All in all, Basque country is a fantastic place full of amazing people, food, and places. I had the time of my life over there and will remember the experience for the rest of my life.


Wednesday, October 1, 2014

Chequamegon Short & Fat 2014

I'm still working on my blogs for the summer, but I thought I'd do a quick update on how the Chequamegon went. This was my sixth time doing the race, and I really wanted to win it. I've been 100 something, 15th, 7th, and 3rd the previous years. This year I decided to take a risk and ride my 'Cross bike. I pre-rode the course on it and decided that while it was rough on the rocky sections, the extra speed on the hills and gravel was worth it.  I opted to run my HED Ardennes with Challenge Chicanes.

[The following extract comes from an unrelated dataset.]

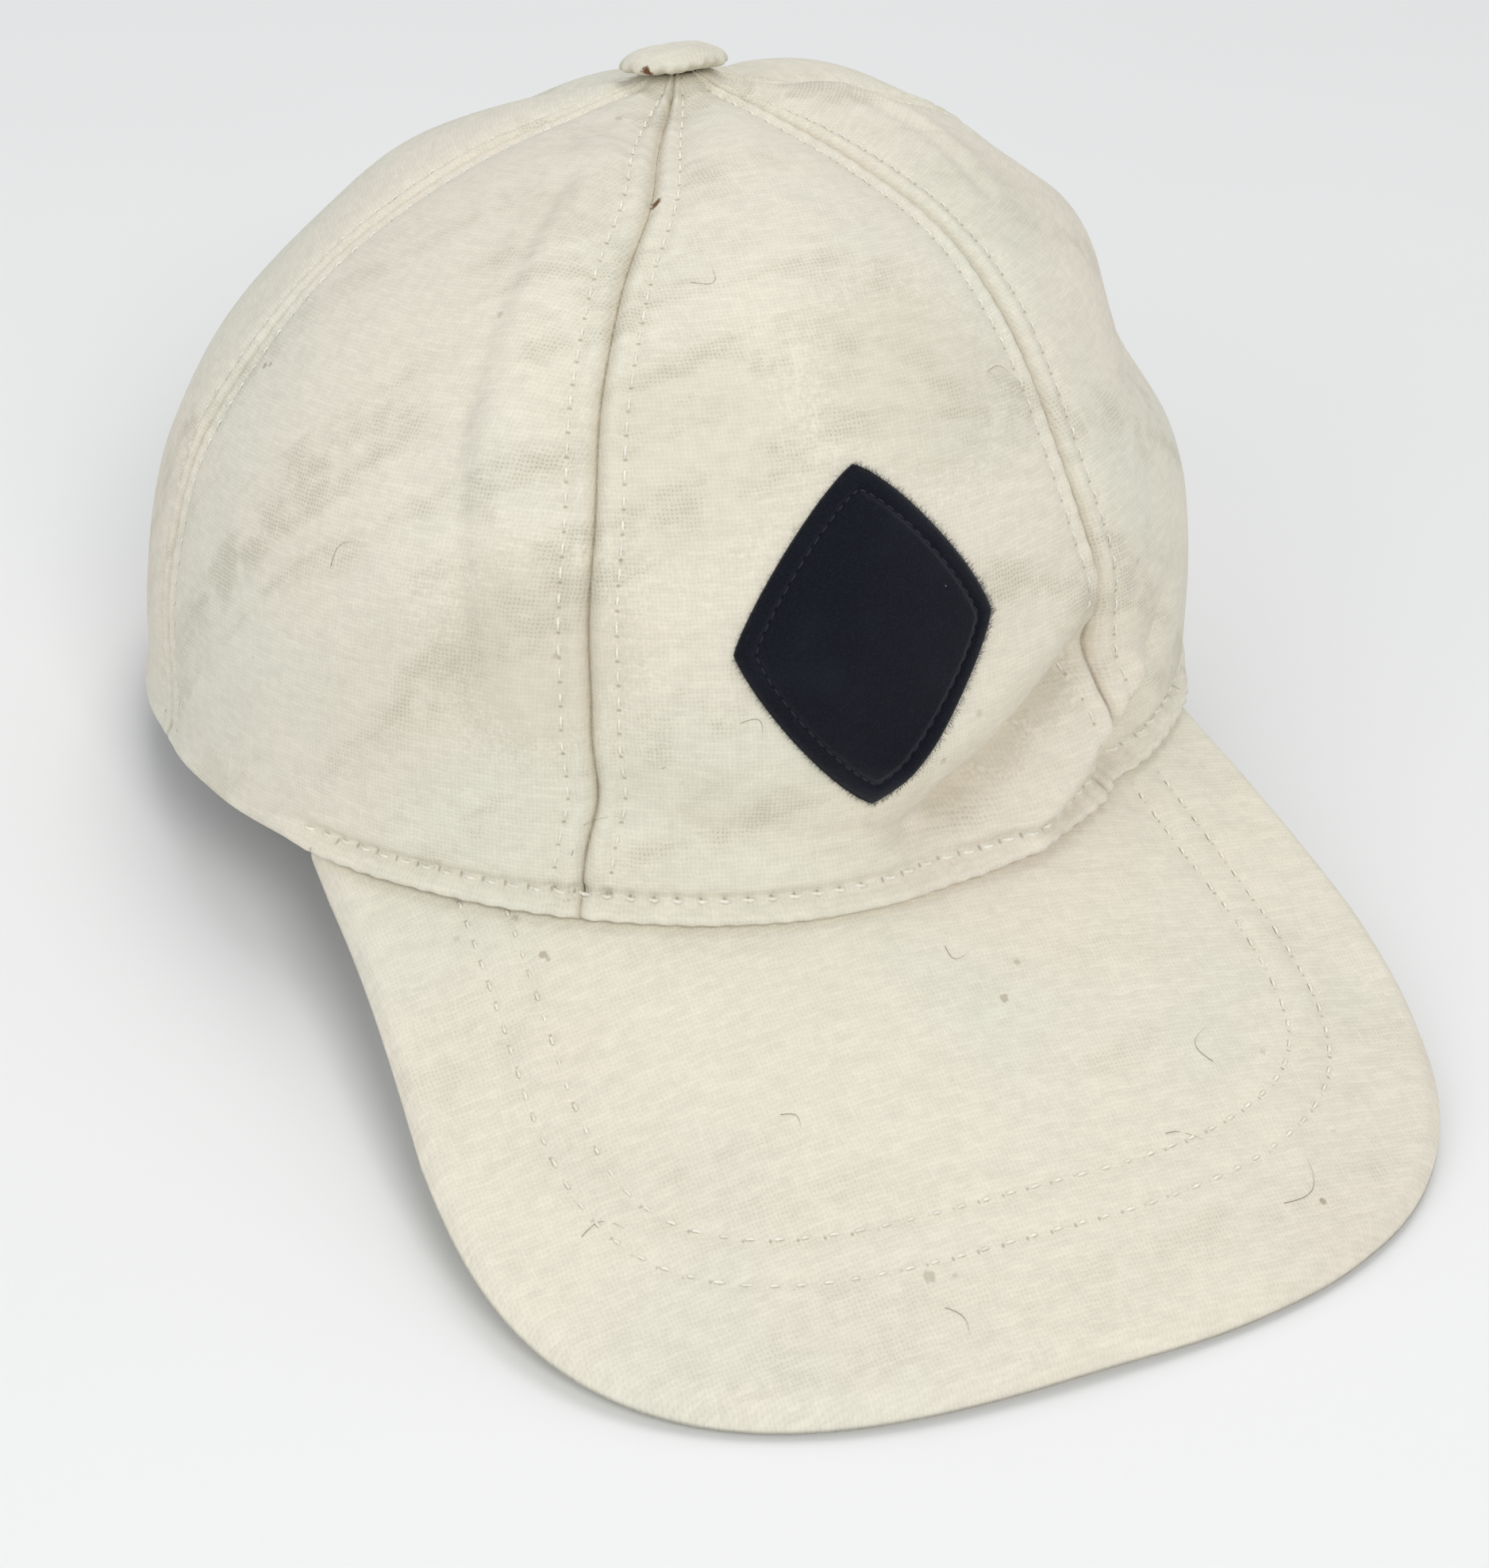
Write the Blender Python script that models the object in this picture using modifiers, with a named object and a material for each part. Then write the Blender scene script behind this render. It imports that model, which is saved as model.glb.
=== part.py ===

The morning of the race was very frosty and cold. I warmed up for 50 minutes with heavy clothes, but my legs were still stiff at the start. The plan was to make an attack at the second, larger gravel hill. When I made my attack I remember thinking that that attacked wasn't fast enough. I doubted that anyone was dropped but when I looked back, only one rider was on my wheel, Fletcher Arlen. We worked together for a while, trading attacks, until he made one that stuck in the rocky section after the Birkie. I was at a slight disadvantage because of my 'Cross bike. However I just got on top of a gear and started to close down the small gap. Once I could see him I decided to let him dangle until the finish so he'd be tired coming into the finale. We hit the gravel and I attacked! The Cross bike was a huge advantage on the gravel, and all the road racing helped. 




After the Short and fat I tried doing a few races but felt extremely tired from my big summer. After having my friend Gavin over for one last week of base training, I am now taking a few weeks to a month off the bike. I might do some racing later in the season, but I'm not promising anything. I also have been working on blog posts recapping the summer in Basque Country, so look forward to that soon.